**Your objective**
Nothing may be dropped or altered: reproduce all the data.
━━━ Given data
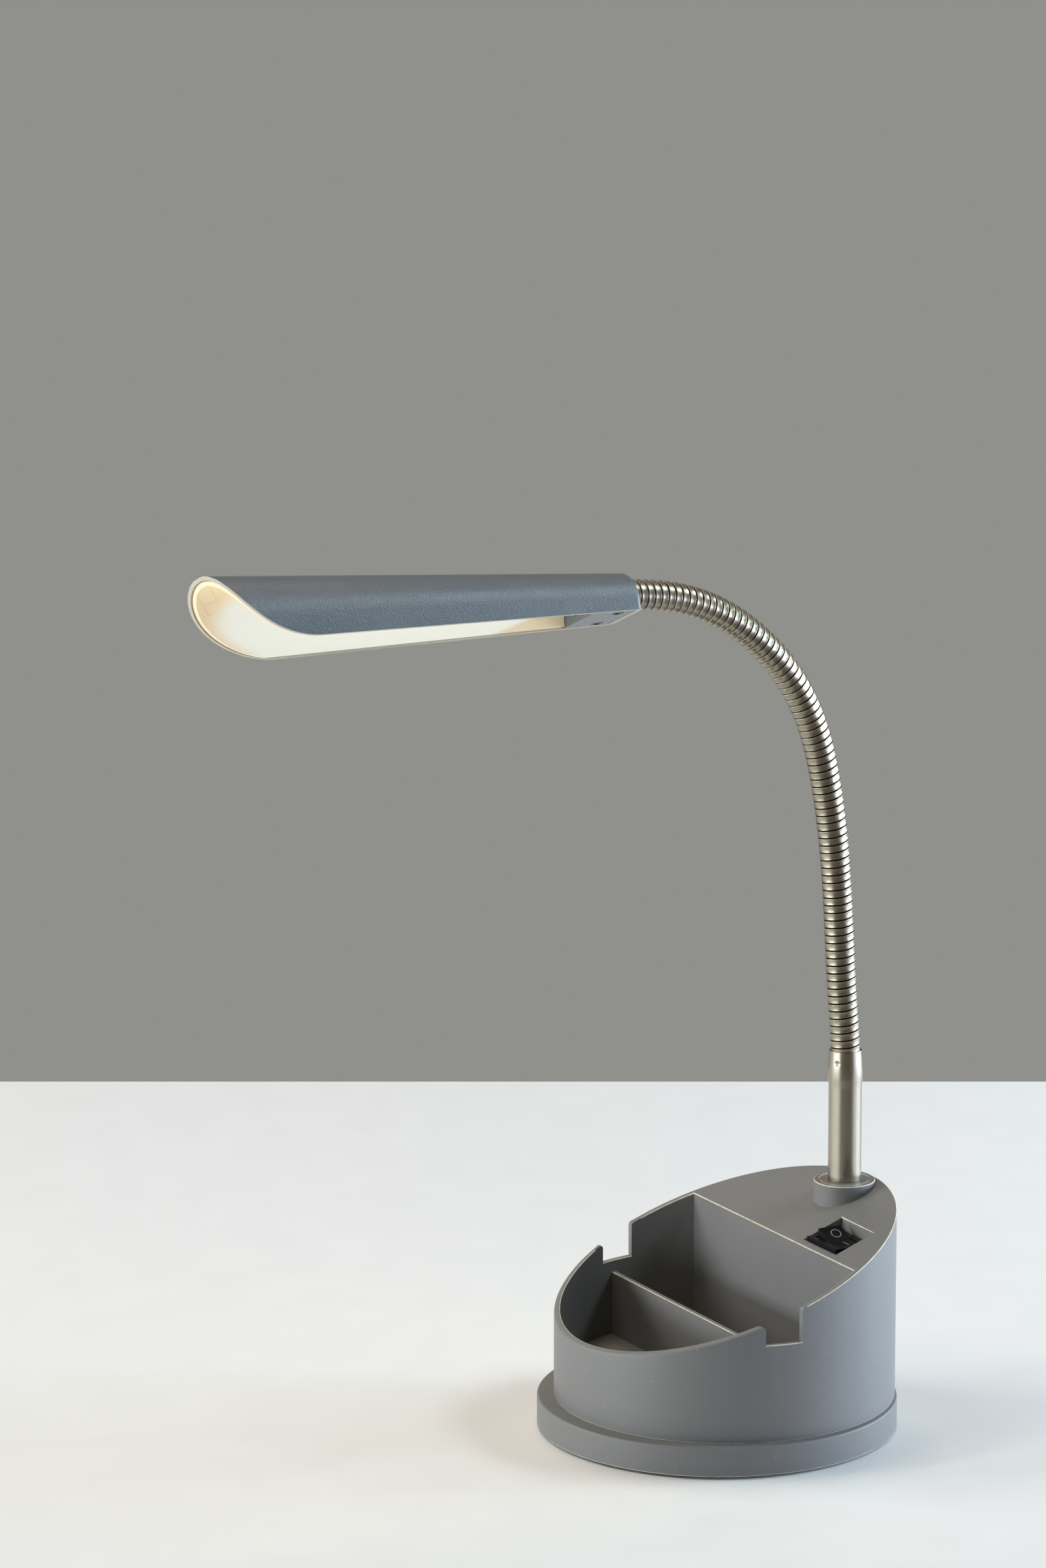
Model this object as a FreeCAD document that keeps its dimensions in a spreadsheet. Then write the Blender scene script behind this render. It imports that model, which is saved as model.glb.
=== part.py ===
# Desk lamp on a round organiser base: two open compartments, a sloped deck with a
# rocker switch, a steel stem, a stripwound flexible neck and a trough-shaped lamp head.
# Millimetres, +Z up. The origin is the centre of the foot on the desk top. The front of
# the base, its lowest rim, faces -Y. The neck bends forward in the plane x = 0.
import FreeCAD
import Part
import Sketcher
import math
import os

os.makedirs("parts", exist_ok=True)
doc = FreeCAD.newDocument("DeskLamp")
sheet = doc.addObject("Spreadsheet::Sheet", "Sizes")
sheet.Label = "Sizes"

# Driving dimensions, each written once. Angles are in degrees.
driving = {
    # foot and its filling
    "footDia": 140.0, "footHeight": 12.5, "footWall": 2.4, "footEdge": 0.8,
    "coverLift": 1.0, "coverThick": 2.0, "coverGap": 0.4,
    "weightDia": 100.0, "weightThick": 7.0,
    "matDia": 100.0, "matPocket": 1.0, "matPlay": 0.2,
    # organiser body
    "bodyDia": 132.6, "bodyBack": 3.3, "bodyWall": 2.4, "rimSlope": 20.1, "rimMid": 65.0,
    "floorTop": 21.0, "floorThick": 2.4, "deckThick": 2.4,
    "rearWallFront": 24.8, "rearWallThick": 2.2,
    "dividerBack": -9.2, "dividerThick": 2.0, "dividerTop": 46.4,
    "notchFront": -16.2, "notchWidth": 14.6, "notchFloor": 51.1, "notchCorner": 1.5,
    "bossDia": 9.0, "bossInset": 4.2, "frontBossAngle": 42.0, "rearBossAngle": 52.0,
    "rearBossTop": 28.0,
    # screws of the base
    "screwDia": 3.0, "screwHeadDia": 5.6, "screwHeadThick": 1.8, "screwBite": 5.0,
    "screwPlay": 0.2, "driveWidth": 1.0, "driveDepth": 0.7,
    # stem and its collar
    "stemY": 57.3, "stemDia": 13.0, "stemTop": 143.0, "shankDia": 10.0, "shankBottom": 62.0,
    "stemBore": 7.0, "bulgeDia": 13.5, "bulgeLow": 128.0, "bulgeHigh": 132.5,
    "crimpTopDia": 12.8, "collarDia": 24.0, "collarTop": 90.6, "collarBottom": 76.0,
    "bushDia": 19.4, "bushThick": 7.0, "bushSlit": 0.3, "shankPlay": 0.15,
    "washerDia": 18.0, "washerThick": 1.2, "nutAcross": 14.0, "nutThick": 6.0,
    # rocker switch and its recess in the deck
    "recessX": 30.3, "recessY": 36.3, "recessLength": 23.7, "recessWidth": 17.4,
    "recessFloor": 74.8, "recessWall": 1.8,
    "bezelLength": 21.2, "bezelWidth": 16.0, "bezelThick": 2.0, "cutoutPlay": 0.4,
    "switchBodyLength": 18.8, "switchBodyWidth": 12.6, "switchBodyDepth": 13.0,
    "switchWall": 1.0, "rockerPlay": 0.25, "rockerLength": 16.0, "rockerWaist": 13.6,
    "rockerSlope": 15.0, "rockerLip": 1.0, "rockerPivotDrop": 2.0,
    "rockerRise": 1.5, "rockerDepth": 3.2, "pivotDia": 2.4, "pivotPlay": 0.05,
    "pivotReach": 0.8,
    "bladeWidth": 4.8, "bladeThick": 0.8, "bladeReach": 7.5, "bladeStep": 7.0,
    # electrics in the rear of the base
    "glandZ": 21.0, "glandHoleDia": 8.0, "glandFlangeDia": 10.0, "glandFlange": 1.4,
    "glandGroovePlay": 0.1, "glandCordDia": 3.6,
    "boardX": -25.0, "boardY": 41.0, "boardLength": 34.0, "boardWidth": 18.0,
    "boardThick": 1.6, "standoffHeight": 5.0, "standoffDia": 6.0, "standoffInset": 4.0,
    "coilDia": 9.0, "coilHeight": 6.0, "capDia": 8.0, "capHeight": 12.0,
    "chipLength": 6.0, "chipWidth": 5.0, "chipHeight": 1.7, "componentStep": 7.0,
    # flexible neck
    "hoseStart": 136.0, "hoseDia": 11.7, "hoseGrooveDia": 10.4, "hoseBore": 6.4,
    "turnPitch": 3.05, "grooveShare": 0.26, "ballDia": 9.4, "ballPlay": 0.1,
    "jointGap": 1.3, "ballTop": 2.6, "socketTop": 4.0,
    # lamp head: sizes across and along its own axis
    "headLength": 180.0, "rearRadius": 12.2, "tipRadius": 21.0, "rearSide": 4.3,
    "tipSide": 8.1, "crestRise": 7.7, "headWall": 1.6, "headEndWall": 2.2,
    "headRoll": 24.7, "noseReach": 39.0, "hoseInHead": 8.0, "headHolePlay": 0.2,
    "headRound": 2.6,
    "linerGap": 0.25, "linerWall": 1.1, "linerCrest": 4.2, "linerLift": 0.6,
    "linerNose": 22.0,
    "ledStart": 46.0, "ledLength": 116.0, "ledWidth": 9.6, "ledThick": 1.2,
    "ledTopDrop": 3.0, "chipSide": 2.8, "chipRise": 0.6, "chipPlay": 0.15,
    "coverEnd": 21.5, "headCoverThick": 2.0,
    "clampStart": 3.0, "clampLength": 12.0, "clampTop": -0.6, "clampBottom": -6.6,
    "headScrewDia": 2.5, "headScrewHeadDia": 4.4, "headScrewHead": 1.2,
    "headScrewAcross": 7.9, "headBossWidth": 4.0,
    # one overrun serves every cut
    "overrun": 2.0,
}

# Lean of the neck from the vertical at its start and after each link: it leaves the stem
# almost upright, bends in a wide arc and enters the head nearly level.
leanAngles = [0.0, 5.6, 3.3, 3.7, 5.9, 9.5, 14.4, 26.4, 40.8, 52.5, 66.9, 81.2, 84.6]
turnsPerLink = 7
hoseSides = 16
ledCount = 18

for row, name in enumerate(driving, start=1):
    sheet.set("A%d" % row, name)
    sheet.set("B%d" % row, repr(driving[name]))
    sheet.setAlias("B%d" % row, name)
doc.recompute()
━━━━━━
**Exercise output**
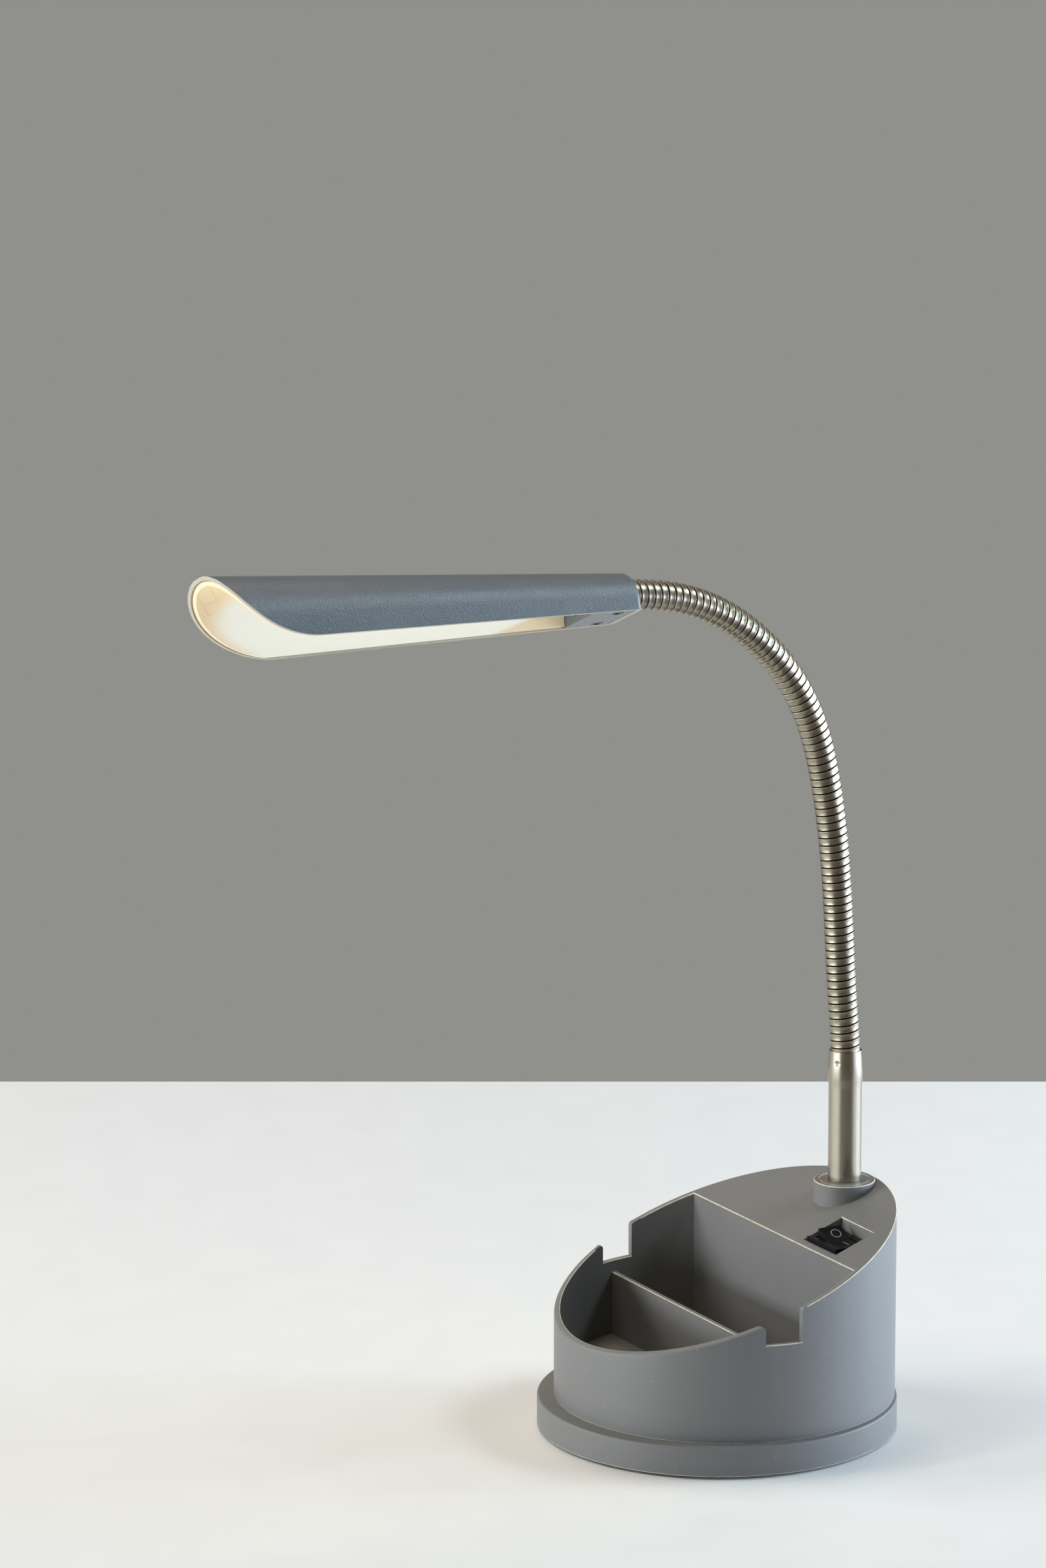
Model this object as a FreeCAD document that keeps its dimensions in a spreadsheet. Then write the Blender scene script behind this render. It imports that model, which is saved as model.glb.
=== part.py ===
# Desk lamp on a round organiser base: two open compartments, a sloped deck with a
# rocker switch, a steel stem, a stripwound flexible neck and a trough-shaped lamp head.
# Millimetres, +Z up. The origin is the centre of the foot on the desk top. The front of
# the base, its lowest rim, faces -Y. The neck bends forward in the plane x = 0.
import FreeCAD
import Part
import Sketcher
import math
import os

os.makedirs("parts", exist_ok=True)
doc = FreeCAD.newDocument("DeskLamp")
sheet = doc.addObject("Spreadsheet::Sheet", "Sizes")
sheet.Label = "Sizes"

# Driving dimensions, each written once. Angles are in degrees.
driving = {
    # foot and its filling
    "footDia": 140.0, "footHeight": 12.5, "footWall": 2.4, "footEdge": 0.8,
    "coverLift": 1.0, "coverThick": 2.0, "coverGap": 0.4,
    "weightDia": 100.0, "weightThick": 7.0,
    "matDia": 100.0, "matPocket": 1.0, "matPlay": 0.2,
    # organiser body
    "bodyDia": 132.6, "bodyBack": 3.3, "bodyWall": 2.4, "rimSlope": 20.1, "rimMid": 65.0,
    "floorTop": 21.0, "floorThick": 2.4, "deckThick": 2.4,
    "rearWallFront": 24.8, "rearWallThick": 2.2,
    "dividerBack": -9.2, "dividerThick": 2.0, "dividerTop": 46.4,
    "notchFront": -16.2, "notchWidth": 14.6, "notchFloor": 51.1, "notchCorner": 1.5,
    "bossDia": 9.0, "bossInset": 4.2, "frontBossAngle": 42.0, "rearBossAngle": 52.0,
    "rearBossTop": 28.0,
    # screws of the base
    "screwDia": 3.0, "screwHeadDia": 5.6, "screwHeadThick": 1.8, "screwBite": 5.0,
    "screwPlay": 0.2, "driveWidth": 1.0, "driveDepth": 0.7,
    # stem and its collar
    "stemY": 57.3, "stemDia": 13.0, "stemTop": 143.0, "shankDia": 10.0, "shankBottom": 62.0,
    "stemBore": 7.0, "bulgeDia": 13.5, "bulgeLow": 128.0, "bulgeHigh": 132.5,
    "crimpTopDia": 12.8, "collarDia": 24.0, "collarTop": 90.6, "collarBottom": 76.0,
    "bushDia": 19.4, "bushThick": 7.0, "bushSlit": 0.3, "shankPlay": 0.15,
    "washerDia": 18.0, "washerThick": 1.2, "nutAcross": 14.0, "nutThick": 6.0,
    # rocker switch and its recess in the deck
    "recessX": 30.3, "recessY": 36.3, "recessLength": 23.7, "recessWidth": 17.4,
    "recessFloor": 74.8, "recessWall": 1.8,
    "bezelLength": 21.2, "bezelWidth": 16.0, "bezelThick": 2.0, "cutoutPlay": 0.4,
    "switchBodyLength": 18.8, "switchBodyWidth": 12.6, "switchBodyDepth": 13.0,
    "switchWall": 1.0, "rockerPlay": 0.25, "rockerLength": 16.0, "rockerWaist": 13.6,
    "rockerSlope": 15.0, "rockerLip": 1.0, "rockerPivotDrop": 2.0,
    "rockerRise": 1.5, "rockerDepth": 3.2, "pivotDia": 2.4, "pivotPlay": 0.05,
    "pivotReach": 0.8,
    "bladeWidth": 4.8, "bladeThick": 0.8, "bladeReach": 7.5, "bladeStep": 7.0,
    # electrics in the rear of the base
    "glandZ": 21.0, "glandHoleDia": 8.0, "glandFlangeDia": 10.0, "glandFlange": 1.4,
    "glandGroovePlay": 0.1, "glandCordDia": 3.6,
    "boardX": -25.0, "boardY": 41.0, "boardLength": 34.0, "boardWidth": 18.0,
    "boardThick": 1.6, "standoffHeight": 5.0, "standoffDia": 6.0, "standoffInset": 4.0,
    "coilDia": 9.0, "coilHeight": 6.0, "capDia": 8.0, "capHeight": 12.0,
    "chipLength": 6.0, "chipWidth": 5.0, "chipHeight": 1.7, "componentStep": 7.0,
    # flexible neck
    "hoseStart": 136.0, "hoseDia": 11.7, "hoseGrooveDia": 10.4, "hoseBore": 6.4,
    "turnPitch": 3.05, "grooveShare": 0.26, "ballDia": 9.4, "ballPlay": 0.1,
    "jointGap": 1.3, "ballTop": 2.6, "socketTop": 4.0,
    # lamp head: sizes across and along its own axis
    "headLength": 180.0, "rearRadius": 12.2, "tipRadius": 21.0, "rearSide": 4.3,
    "tipSide": 8.1, "crestRise": 7.7, "headWall": 1.6, "headEndWall": 2.2,
    "headRoll": 24.7, "noseReach": 39.0, "hoseInHead": 8.0, "headHolePlay": 0.2,
    "headRound": 2.6,
    "linerGap": 0.25, "linerWall": 1.1, "linerCrest": 4.2, "linerLift": 0.6,
    "linerNose": 22.0,
    "ledStart": 46.0, "ledLength": 116.0, "ledWidth": 9.6, "ledThick": 1.2,
    "ledTopDrop": 3.0, "chipSide": 2.8, "chipRise": 0.6, "chipPlay": 0.15,
    "coverEnd": 21.5, "headCoverThick": 2.0,
    "clampStart": 3.0, "clampLength": 12.0, "clampTop": -0.6, "clampBottom": -6.6,
    "headScrewDia": 2.5, "headScrewHeadDia": 4.4, "headScrewHead": 1.2,
    "headScrewAcross": 7.9, "headBossWidth": 4.0,
    # one overrun serves every cut
    "overrun": 2.0,
}

# Lean of the neck from the vertical at its start and after each link: it leaves the stem
# almost upright, bends in a wide arc and enters the head nearly level.
leanAngles = [0.0, 5.6, 3.3, 3.7, 5.9, 9.5, 14.4, 26.4, 40.8, 52.5, 66.9, 81.2, 84.6]
turnsPerLink = 7
hoseSides = 16
ledCount = 18

for row, name in enumerate(driving, start=1):
    sheet.set("A%d" % row, name)
    sheet.set("B%d" % row, repr(driving[name]))
    sheet.setAlias("B%d" % row, name)
doc.recompute()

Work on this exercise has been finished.